“Grado nella tempesta”
di Andrea Nagele
(Emons)
Recensione di Alessia Sorgato.
Ho trascorso a Grado, località balneare in Friuli Venezia Giulia, tutte le vacanze estive dai miei 14 ai miei 20 anni. Quindi le più spensierate. I ricordi meravigliosi di quelle estati adolescenziali, gli amici, le scorribande, i primi timidi amori, mescolati alle immagini di una cittadina straordinaria, mi hanno spinto a comprare l’ultimo romanzo di Andrea Nagele (il quarto, niente meno!), pescando lui, proprio lui, dagli scaffali ammiccanti che Sonia della Fahrenheit dedica ai gialli, la mia passione.
Io sono Alessia, vivo a Milano, frequento Piacenza da oltre trent’anni (ho casa a Croara e tantissimi amici in città) e sono avvocato penalista, ma recensire gialli è il mio hobby. Di solito prediligo gli italiani che abbiano un tema, a sfondo giuridico, di cui parlare, perché io mi occupo di violenza e trovo che gli scrittori, soprattutto quelli di thriller e noir, abbiano ereditato (assieme ai rapper, che ne fanno però un uso promiscuo) il compito duro ma edificante che un tempo fu dei cantautori: raccontare il mondo, le sue tristezze, le sue antinomie.
Andrea Nagele è austriaca, vive a Klagenfurt, ma adora Grado, e lì ha ambientato le sue storie. Io ho letto solo l’ultima, ma ci ho messo un Piacenza-Milano in treno, la sera del venerdì, qualche pagina stanotte e il resto stamani, domenica. Si legge d’un fiato, ma senza quella sorta di attacco di panico che oggi spacciano per “turning page effect”, ossia la sindrome ad andare avanti nella narrazione perché l’autore ti tiene in ostaggio. Leggi perché non puoi che farlo.

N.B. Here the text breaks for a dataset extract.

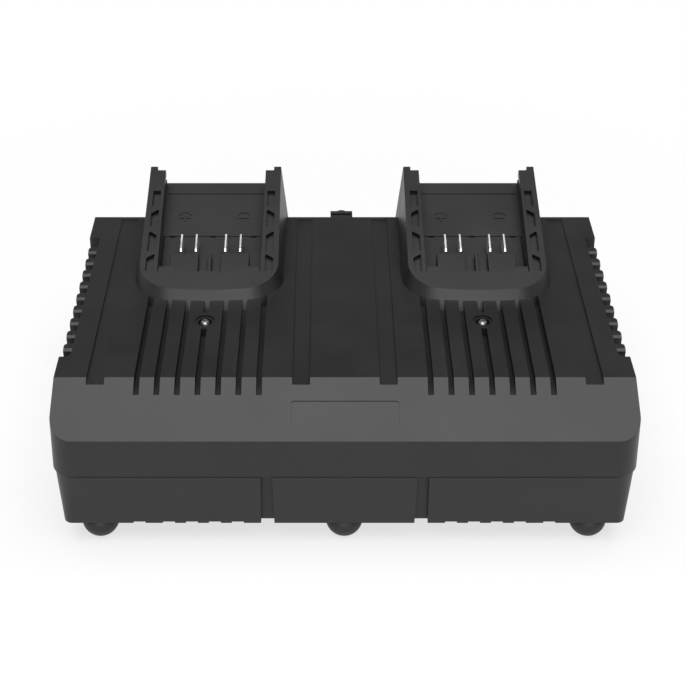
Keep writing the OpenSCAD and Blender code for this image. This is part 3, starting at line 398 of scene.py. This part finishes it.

La vicenda parte da un fatto storicamente accaduto: l’8 agosto 2008, su Grado (dalla denominazione romana ad Aquae Gradatae), si è scatenato un tornado, che ha abbattuto alberi, scompaginato i litorali ed ammazzato qualche umano. Per Andrea, questo fenomeno meteorologico deflagrante è espediente letterario per costruire una vicenda corale avvincente, elastica, di grande tensione emotiva. Come nella trama cinematografica di uno dei miei film preferiti (quel Magnolia di Paul Thomas Anderson di cui tuttora, a distanza di 23 anni dalla prima uscita nei cinema, tesso ancora le lodi), l’avvicinarsi della tempesta, i suoi borbottii da lontano, stimola gli umori delle persone che mandano avanti con apparente normalità le loro vite, ma sono elettriche, caricate come molle dalla tensione atmosferica crescente, e parlano ed agiscono mosse dall’urgenza, dall’emergenza di risolvere i problemi, sciogliere i nodi, svelare i misteri.
I primi capitoli sono dedicati ciascuno ad un personaggio, o ad una vicenda, che poi si riunirà a tutti gli altri quando la burrasca si abbatterà su tutti loro. Covano sentimenti inespressi, rancori irrisolti, sproporzioni affettive destinate a rovesciarsi sugli altri. C’è la moglie che ha abortito per colpa di un incidente stradale, ed ancora ne porta le ferite nel corpo e nell’anima, il cui marito anaffettivo prenota in un camping, costringendola a spezzarsi le vertebre già rotte sul duro impiantito della tenda. C’è lo zingarello innamorato, che ascolta suo malgrado un discorso minatorio al buio di un blackout, e quando va a denunciarlo si scontra con il pregiudizio del poliziotto stanco e smaliziato, che non gli dà retta. Ci sono i tabu del passato, quando le donne che non volevano o non potevano potare avanti una gravidanza avevano solo le mammane come rimedio. E ci sono gli amori, grande, potente, burrascoso motore delle nostre vite: quelli ricambiati, ma soprattutto quelli zoppicanti, aritmici, disarmonici.
Quando finalmente la tempesta si abbatte su Grado, quel che ne rimane, dopo la furia degli elementi, è la nostra esistenza di umani. Un fiume di fango da cui affiora qualcosa.